**YOUR OBJECTIVE**
Each line below should be quoted exactly, please.

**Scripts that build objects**
+-------+

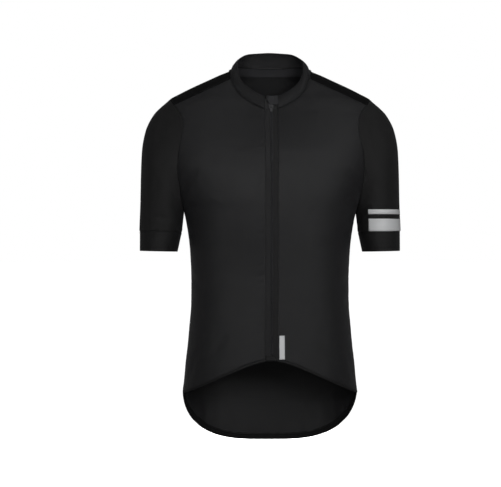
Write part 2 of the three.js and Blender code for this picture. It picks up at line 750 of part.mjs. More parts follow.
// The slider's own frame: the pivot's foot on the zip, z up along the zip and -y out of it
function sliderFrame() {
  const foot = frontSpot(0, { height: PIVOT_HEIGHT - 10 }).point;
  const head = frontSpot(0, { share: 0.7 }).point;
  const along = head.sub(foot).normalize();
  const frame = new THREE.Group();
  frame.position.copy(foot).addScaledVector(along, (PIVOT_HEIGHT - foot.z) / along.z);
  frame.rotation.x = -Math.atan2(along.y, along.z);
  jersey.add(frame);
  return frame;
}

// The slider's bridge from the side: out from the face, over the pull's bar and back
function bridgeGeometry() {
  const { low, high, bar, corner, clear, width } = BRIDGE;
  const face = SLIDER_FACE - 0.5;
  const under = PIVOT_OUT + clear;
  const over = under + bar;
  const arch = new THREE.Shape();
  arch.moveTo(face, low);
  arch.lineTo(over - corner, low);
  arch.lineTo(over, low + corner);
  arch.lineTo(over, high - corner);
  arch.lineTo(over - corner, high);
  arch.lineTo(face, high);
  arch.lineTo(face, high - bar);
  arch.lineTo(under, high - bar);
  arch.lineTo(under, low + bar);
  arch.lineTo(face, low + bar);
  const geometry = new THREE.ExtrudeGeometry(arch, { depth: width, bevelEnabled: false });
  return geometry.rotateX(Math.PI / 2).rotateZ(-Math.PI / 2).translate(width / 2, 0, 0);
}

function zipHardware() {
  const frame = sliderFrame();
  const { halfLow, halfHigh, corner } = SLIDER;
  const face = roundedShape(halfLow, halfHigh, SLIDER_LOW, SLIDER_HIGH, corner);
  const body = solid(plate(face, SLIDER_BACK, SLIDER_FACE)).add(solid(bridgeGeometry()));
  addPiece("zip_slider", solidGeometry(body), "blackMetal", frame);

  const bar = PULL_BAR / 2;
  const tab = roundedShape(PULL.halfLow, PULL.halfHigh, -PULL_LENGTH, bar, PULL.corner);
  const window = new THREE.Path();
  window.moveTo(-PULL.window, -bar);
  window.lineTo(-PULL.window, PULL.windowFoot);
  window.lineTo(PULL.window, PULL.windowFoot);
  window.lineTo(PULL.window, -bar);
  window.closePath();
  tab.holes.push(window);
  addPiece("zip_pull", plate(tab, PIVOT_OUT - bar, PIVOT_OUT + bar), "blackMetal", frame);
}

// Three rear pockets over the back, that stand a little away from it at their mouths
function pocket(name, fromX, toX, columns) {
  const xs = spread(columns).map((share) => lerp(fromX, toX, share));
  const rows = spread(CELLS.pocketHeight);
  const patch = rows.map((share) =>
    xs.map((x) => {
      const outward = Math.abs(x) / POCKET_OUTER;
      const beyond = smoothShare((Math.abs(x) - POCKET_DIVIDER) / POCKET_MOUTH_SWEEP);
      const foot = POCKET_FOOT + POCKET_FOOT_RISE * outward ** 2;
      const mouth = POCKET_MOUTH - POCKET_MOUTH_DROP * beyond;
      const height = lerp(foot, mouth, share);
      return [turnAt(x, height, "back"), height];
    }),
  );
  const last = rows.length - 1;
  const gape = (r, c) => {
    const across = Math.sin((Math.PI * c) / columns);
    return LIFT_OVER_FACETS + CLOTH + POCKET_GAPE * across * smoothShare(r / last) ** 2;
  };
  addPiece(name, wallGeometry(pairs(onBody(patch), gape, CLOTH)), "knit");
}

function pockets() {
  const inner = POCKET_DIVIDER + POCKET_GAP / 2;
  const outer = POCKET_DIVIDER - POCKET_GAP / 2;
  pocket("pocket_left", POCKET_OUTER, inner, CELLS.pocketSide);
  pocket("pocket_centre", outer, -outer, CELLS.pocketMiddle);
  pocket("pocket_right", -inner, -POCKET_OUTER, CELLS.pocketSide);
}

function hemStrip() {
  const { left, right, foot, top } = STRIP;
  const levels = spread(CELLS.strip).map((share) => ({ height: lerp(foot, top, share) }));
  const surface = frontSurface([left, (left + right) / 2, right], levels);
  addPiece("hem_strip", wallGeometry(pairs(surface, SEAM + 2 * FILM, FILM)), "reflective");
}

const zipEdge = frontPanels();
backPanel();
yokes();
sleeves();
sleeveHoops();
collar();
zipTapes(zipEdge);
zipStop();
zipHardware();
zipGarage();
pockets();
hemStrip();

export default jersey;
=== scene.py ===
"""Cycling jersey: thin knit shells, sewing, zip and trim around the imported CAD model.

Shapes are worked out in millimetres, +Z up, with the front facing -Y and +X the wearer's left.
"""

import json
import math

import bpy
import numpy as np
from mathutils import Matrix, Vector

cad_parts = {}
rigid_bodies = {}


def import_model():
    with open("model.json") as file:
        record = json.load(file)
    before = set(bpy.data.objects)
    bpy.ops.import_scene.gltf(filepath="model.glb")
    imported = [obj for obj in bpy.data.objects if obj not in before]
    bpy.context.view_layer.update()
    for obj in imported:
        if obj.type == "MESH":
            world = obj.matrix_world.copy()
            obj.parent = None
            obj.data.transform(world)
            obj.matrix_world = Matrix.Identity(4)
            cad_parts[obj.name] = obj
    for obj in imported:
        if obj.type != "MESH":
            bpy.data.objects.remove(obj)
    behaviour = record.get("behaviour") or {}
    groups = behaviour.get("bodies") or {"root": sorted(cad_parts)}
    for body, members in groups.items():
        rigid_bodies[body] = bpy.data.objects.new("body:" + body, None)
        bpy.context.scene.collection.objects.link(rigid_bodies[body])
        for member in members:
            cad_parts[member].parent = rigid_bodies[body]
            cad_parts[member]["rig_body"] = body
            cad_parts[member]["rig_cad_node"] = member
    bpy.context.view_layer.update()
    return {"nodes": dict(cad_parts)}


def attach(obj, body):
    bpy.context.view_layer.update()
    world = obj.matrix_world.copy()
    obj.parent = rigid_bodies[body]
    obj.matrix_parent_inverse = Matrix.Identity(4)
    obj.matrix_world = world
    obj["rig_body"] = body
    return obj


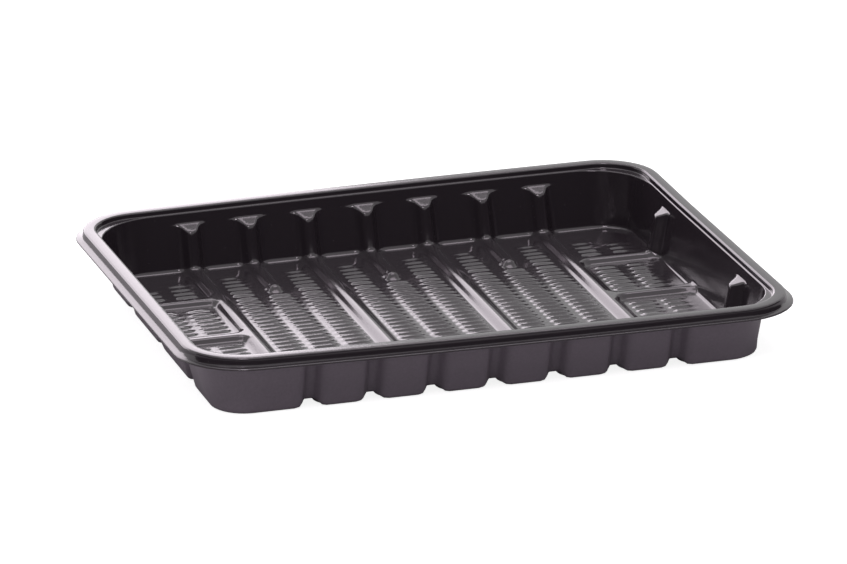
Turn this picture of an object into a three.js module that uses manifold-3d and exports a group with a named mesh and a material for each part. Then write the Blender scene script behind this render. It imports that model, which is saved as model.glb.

+-------+

**ANSWER TO THIS PROBLEM**
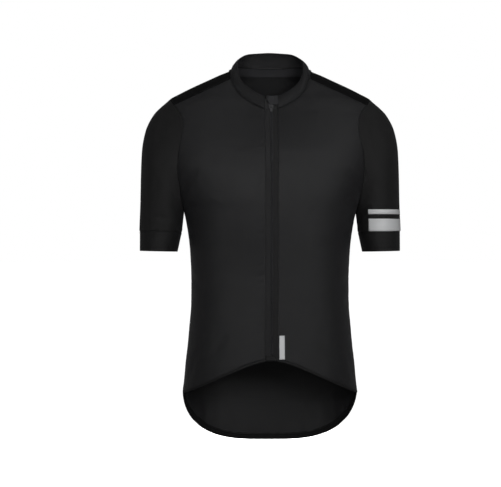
Write part 2 of the three.js and Blender code for this picture. It picks up at line 750 of part.mjs. More parts follow.
// The slider's own frame: the pivot's foot on the zip, z up along the zip and -y out of it
function sliderFrame() {
  const foot = frontSpot(0, { height: PIVOT_HEIGHT - 10 }).point;
  const head = frontSpot(0, { share: 0.7 }).point;
  const along = head.sub(foot).normalize();
  const frame = new THREE.Group();
  frame.position.copy(foot).addScaledVector(along, (PIVOT_HEIGHT - foot.z) / along.z);
  frame.rotation.x = -Math.atan2(along.y, along.z);
  jersey.add(frame);
  return frame;
}

// The slider's bridge from the side: out from the face, over the pull's bar and back
function bridgeGeometry() {
  const { low, high, bar, corner, clear, width } = BRIDGE;
  const face = SLIDER_FACE - 0.5;
  const under = PIVOT_OUT + clear;
  const over = under + bar;
  const arch = new THREE.Shape();
  arch.moveTo(face, low);
  arch.lineTo(over - corner, low);
  arch.lineTo(over, low + corner);
  arch.lineTo(over, high - corner);
  arch.lineTo(over - corner, high);
  arch.lineTo(face, high);
  arch.lineTo(face, high - bar);
  arch.lineTo(under, high - bar);
  arch.lineTo(under, low + bar);
  arch.lineTo(face, low + bar);
  const geometry = new THREE.ExtrudeGeometry(arch, { depth: width, bevelEnabled: false });
  return geometry.rotateX(Math.PI / 2).rotateZ(-Math.PI / 2).translate(width / 2, 0, 0);
}

function zipHardware() {
  const frame = sliderFrame();
  const { halfLow, halfHigh, corner } = SLIDER;
  const face = roundedShape(halfLow, halfHigh, SLIDER_LOW, SLIDER_HIGH, corner);
  const body = solid(plate(face, SLIDER_BACK, SLIDER_FACE)).add(solid(bridgeGeometry()));
  addPiece("zip_slider", solidGeometry(body), "blackMetal", frame);

  const bar = PULL_BAR / 2;
  const tab = roundedShape(PULL.halfLow, PULL.halfHigh, -PULL_LENGTH, bar, PULL.corner);
  const window = new THREE.Path();
  window.moveTo(-PULL.window, -bar);
  window.lineTo(-PULL.window, PULL.windowFoot);
  window.lineTo(PULL.window, PULL.windowFoot);
  window.lineTo(PULL.window, -bar);
  window.closePath();
  tab.holes.push(window);
  addPiece("zip_pull", plate(tab, PIVOT_OUT - bar, PIVOT_OUT + bar), "blackMetal", frame);
}

// Three rear pockets over the back, that stand a little away from it at their mouths
function pocket(name, fromX, toX, columns) {
  const xs = spread(columns).map((share) => lerp(fromX, toX, share));
  const rows = spread(CELLS.pocketHeight);
  const patch = rows.map((share) =>
    xs.map((x) => {
      const outward = Math.abs(x) / POCKET_OUTER;
      const beyond = smoothShare((Math.abs(x) - POCKET_DIVIDER) / POCKET_MOUTH_SWEEP);
      const foot = POCKET_FOOT + POCKET_FOOT_RISE * outward ** 2;
      const mouth = POCKET_MOUTH - POCKET_MOUTH_DROP * beyond;
      const height = lerp(foot, mouth, share);
      return [turnAt(x, height, "back"), height];
    }),
  );
  const last = rows.length - 1;
  const gape = (r, c) => {
    const across = Math.sin((Math.PI * c) / columns);
    return LIFT_OVER_FACETS + CLOTH + POCKET_GAPE * across * smoothShare(r / last) ** 2;
  };
  addPiece(name, wallGeometry(pairs(onBody(patch), gape, CLOTH)), "knit");
}

function pockets() {
  const inner = POCKET_DIVIDER + POCKET_GAP / 2;
  const outer = POCKET_DIVIDER - POCKET_GAP / 2;
  pocket("pocket_left", POCKET_OUTER, inner, CELLS.pocketSide);
  pocket("pocket_centre", outer, -outer, CELLS.pocketMiddle);
  pocket("pocket_right", -inner, -POCKET_OUTER, CELLS.pocketSide);
}

function hemStrip() {
  const { left, right, foot, top } = STRIP;
  const levels = spread(CELLS.strip).map((share) => ({ height: lerp(foot, top, share) }));
  const surface = frontSurface([left, (left + right) / 2, right], levels);
  addPiece("hem_strip", wallGeometry(pairs(surface, SEAM + 2 * FILM, FILM)), "reflective");
}

const zipEdge = frontPanels();
backPanel();
yokes();
sleeves();
sleeveHoops();
collar();
zipTapes(zipEdge);
zipStop();
zipHardware();
zipGarage();
pockets();
hemStrip();

export default jersey;
=== scene.py ===
"""Cycling jersey: thin knit shells, sewing, zip and trim around the imported CAD model.

Shapes are worked out in millimetres, +Z up, with the front facing -Y and +X the wearer's left.
"""

import json
import math

import bpy
import numpy as np
from mathutils import Matrix, Vector

cad_parts = {}
rigid_bodies = {}


def import_model():
    with open("model.json") as file:
        record = json.load(file)
    before = set(bpy.data.objects)
    bpy.ops.import_scene.gltf(filepath="model.glb")
    imported = [obj for obj in bpy.data.objects if obj not in before]
    bpy.context.view_layer.update()
    for obj in imported:
        if obj.type == "MESH":
            world = obj.matrix_world.copy()
            obj.parent = None
            obj.data.transform(world)
            obj.matrix_world = Matrix.Identity(4)
            cad_parts[obj.name] = obj
    for obj in imported:
        if obj.type != "MESH":
            bpy.data.objects.remove(obj)
    behaviour = record.get("behaviour") or {}
    groups = behaviour.get("bodies") or {"root": sorted(cad_parts)}
    for body, members in groups.items():
        rigid_bodies[body] = bpy.data.objects.new("body:" + body, None)
        bpy.context.scene.collection.objects.link(rigid_bodies[body])
        for member in members:
            cad_parts[member].parent = rigid_bodies[body]
            cad_parts[member]["rig_body"] = body
            cad_parts[member]["rig_cad_node"] = member
    bpy.context.view_layer.update()
    return {"nodes": dict(cad_parts)}


def attach(obj, body):
    bpy.context.view_layer.update()
    world = obj.matrix_world.copy()
    obj.parent = rigid_bodies[body]
    obj.matrix_parent_inverse = Matrix.Identity(4)
    obj.matrix_world = world
    obj["rig_body"] = body
    return obj


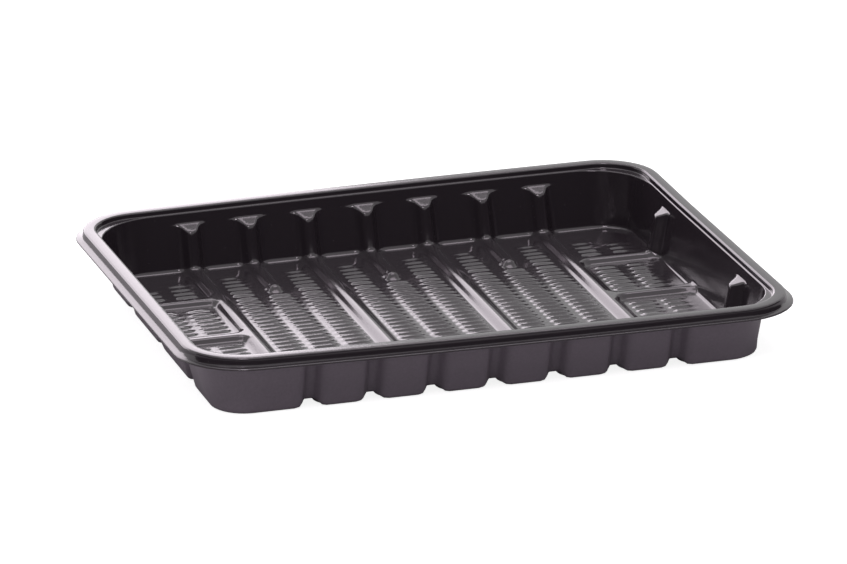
Turn this picture of an object into a three.js module that uses manifold-3d and exports a group with a named mesh and a material for each part. Then write the Blender scene script behind this render. It imports that model, which is saved as model.glb.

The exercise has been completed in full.